Well-posedness, long-time behavior, and discretization of some models of nonlinear acoustics in velocity-enthalpy formulation
Herbert Egger, Marvin Fritz
TL;DR
By recasting nonlinear acoustics models in velocity-enthalpy form, the paper uncovers a port-Hamiltonian structure that yields passive energy behavior. It proves local and global well-posedness for small initial data and exponential decay to equilibrium, based on energy $H(v,h)$ and a stronger energy $E(v,h)$, and a Haraux–Lagnese inequality. A structure-preserving discretization via mixed finite elements and an implicit time-stepping scheme demonstrates discrete energy dissipation consistent with the continuum, with numerical tests comparing Westervelt, Kuznetsov, and Rasmussen.
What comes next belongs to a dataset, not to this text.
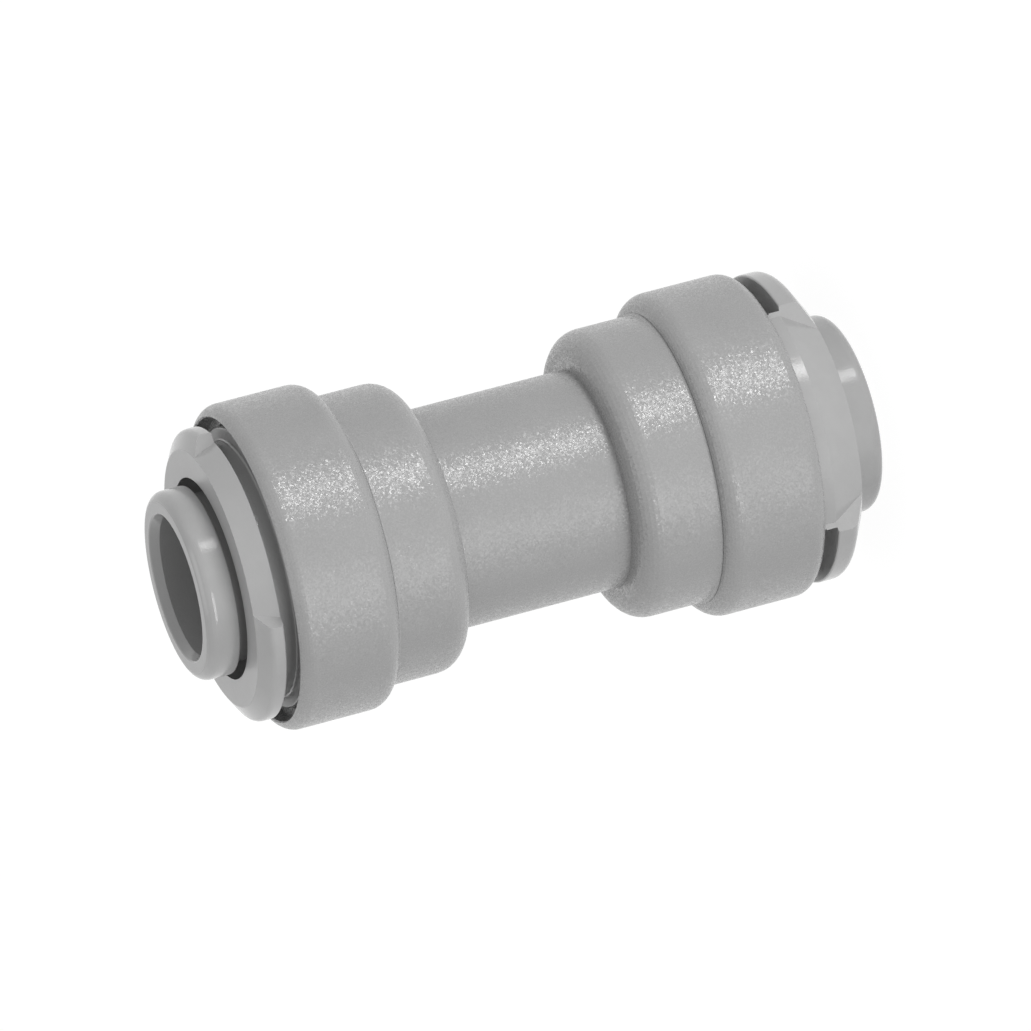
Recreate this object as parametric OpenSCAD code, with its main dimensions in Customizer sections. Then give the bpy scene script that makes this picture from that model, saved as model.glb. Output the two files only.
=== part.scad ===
// Push-in union: joins two plain tube ends in line, standing on its lower collet.
// +Z runs along the axis and z = 0 is the lower collet's face.

/* [Tube] */
// Outside diameter of the tube that pushes in
tube_d = 6.35; // [5.6:0.05:7.2]
// Play between the tube and its socket, on the radius
tube_gap = 0.075; // [0.05:0.005:0.15]
// Half the thickness of the wall that stops the tube
stop_half = 1; // [0.6:0.1:2]
// Width of that wall's ledge, which the tube's end meets
stop_ledge = 0.85; // [0.5:0.05:1.2]

/* [Body] */
// Length of the slim barrel between the two inner rings
barrel_len = 8.16; // [7.4:0.02:14]
// Wall of the barrel around the tube socket
barrel_wall = 1.88; // [1.4:0.02:2.4]
// Length of each inner ring
inner_ring_len = 3.78; // [3.2:0.02:5]
// How far the outer ring stands out from the inner ring
ring_step = 0.83; // [0.5:0.01:0.95]
// Length of each outer ring
outer_ring_len = 4.93; // [4.5:0.01:6]
// Wall of the outer ring at its open mouth
lip = 0.51; // [0.4:0.01:0.9]
// Rounding of the inner ring's shoulder
inner_ring_round = 1.17; // [0.6:0.01:1.3]
// Rounding of the outer ring's shoulder
outer_ring_round = 0.88; // [0.4:0.01:1.1]
// Rounding of the outer ring's mouth
mouth_round = 0.67; // [0.3:0.01:0.9]
// Widening of the mouth outside the retainer's seat
mouth_step = 0.49; // [0.3:0.01:0.6]
// Depth of that widening
mouth_depth = 0.8; // [0.5:0.05:1.2]
// Depth of the retainer's seat below the mouth
seat_depth = 3.9; // [3.4:0.05:4.3]

/* [Seal] */
// Thickness of the O-ring's cord
o_ring_cord = 1.9; // [1.5:0.05:2.2]
// How far the O-ring reaches into the tube's path
o_ring_squeeze = 0.15; // [0.05:0.01:0.18]
// Thickness of the spacer ring on the O-ring
spacer_t = 0.6; // [0.4:0.05:1]
// Play around a ring or skirt that sits in a bore
seat_gap = 0.03; // [0.02:0.005:0.05]

/* [Retainer] */
// Wall of the skirt that holds the spacer down
skirt_wall = 0.55; // [0.4:0.01:0.8]
// Length of that skirt
skirt_len = 1.4; // [1:0.05:1.8]
// Width of the shoulder between the skirt and the seat
shoulder_w = 1.07; // [0.8:0.01:1.4]
// Height of the snap bead around the retainer
bead_h = 0.18; // [0.1:0.01:0.25]
// Length of the snap bead
bead_len = 0.7; // [0.4:0.05:0.9]
// Depth of the undercut behind the rim, from the seat's radius
undercut = 0.67; // [0.4:0.01:0.8]
// How far the low parts of the rim lie below its raised parts
rim_step = 0.42; // [0.2:0.01:0.6]
// Angle of each low part of the rim, with its ramps
low_angle = 94; // [60:1:120]
// Angle between the nose's cone and the axis
nose_angle = 59; // [50:1:66]
// How far the nose's front edge lies outside the retainer's neck
nose_out = 0.1; // [0:0.01:0.3]
// Angle between the radius and the ramp at each end of a low part
ramp_angle = 30; // [10:5:50]
// Thickness of the collar that the collet's heads catch behind
collar_t = 0.9; // [0.6:0.05:1.1]

/* [Collet] */
// Wall of the collet's sleeve
sleeve_wall = 0.7; // [0.55:0.01:0.9]
// Play around the sleeve and behind the heads
slide_gap = 0.08; // [0.05:0.01:0.12]
// Play around the flange when it is pressed in
flange_gap = 0.3; // [0.2:0.01:0.4]
// Thickness of the flange
flange_t = 1.5; // [1.2:0.05:1.8]
// Rounding of the flange's front edge
flange_round = 0.5; // [0.3:0.02:0.6]
// Travel of the collet when it is pressed
travel = 1.6; // [1:0.05:1.8]
// Space left past the pressed collet
stop_gap = 0.15; // [0.1:0.01:0.25]
// How far the finger heads stand out from the sleeve
head_w = 0.65; // [0.45:0.01:0.8]
// Angle between the heads' cone and the axis
head_angle = 27; // [22:1:34]
// Width of the slots between the fingers
slot_w = 0.5; // [0.3:0.05:0.8]
// Length of the unslotted sleeve behind the flange
root_len = 1.3; // [1:0.05:1.6]
// Widening of the hole at the collet's face and at the tube socket
entry = 0.2; // [0.1:0.02:0.3]
// Depth of that widening at the collet's face
entry_len = 0.45; // [0.2:0.05:0.6]

/* [Teeth] */
// Thickness of the steel tooth
tooth_t = 0.25; // [0.2:0.01:0.35]
// Width of the steel tooth
tooth_w = 1.6; // [1.2:0.05:2]
// How deep the tooth bites past the tube's surface
tooth_bite = 0.12; // [0.05:0.01:0.15]
// Depth to which the tooth sits in its finger
tooth_seat = 0.85; // [0.6:0.05:0.95]
// Slope of the tooth towards the tube's end
tooth_slope = 25; // [15:1:35]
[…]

The results provide a rigorous plus practical framework for stable long-time simulations of nonlinear acoustics and motivate further discretization error analysis and dispersive extensions.
Abstract
We study a class of models for nonlinear acoustics, including the well-known Westervelt and Kuznetsov equations, as well as a model of Rasmussen that can be seen as a thermodynamically consistent modification of the latter. Using linearization, energy estimates, and fixed-point arguments, we establish the existence and uniqueness of solutions that, for sufficiently small data, are global in time and converge exponentially fast to equilibrium. In contrast to previous work, our analysis is based on a velocity-enthalpy formulation of the problem, whose weak form reveals the underlying port-Hamiltonian structure. Moreover, the weak form of the problem is particularly well-suited for a structure-preserving discretization. This is demonstrated in numerical tests, which also highlight typical characteristics of the models under consideration.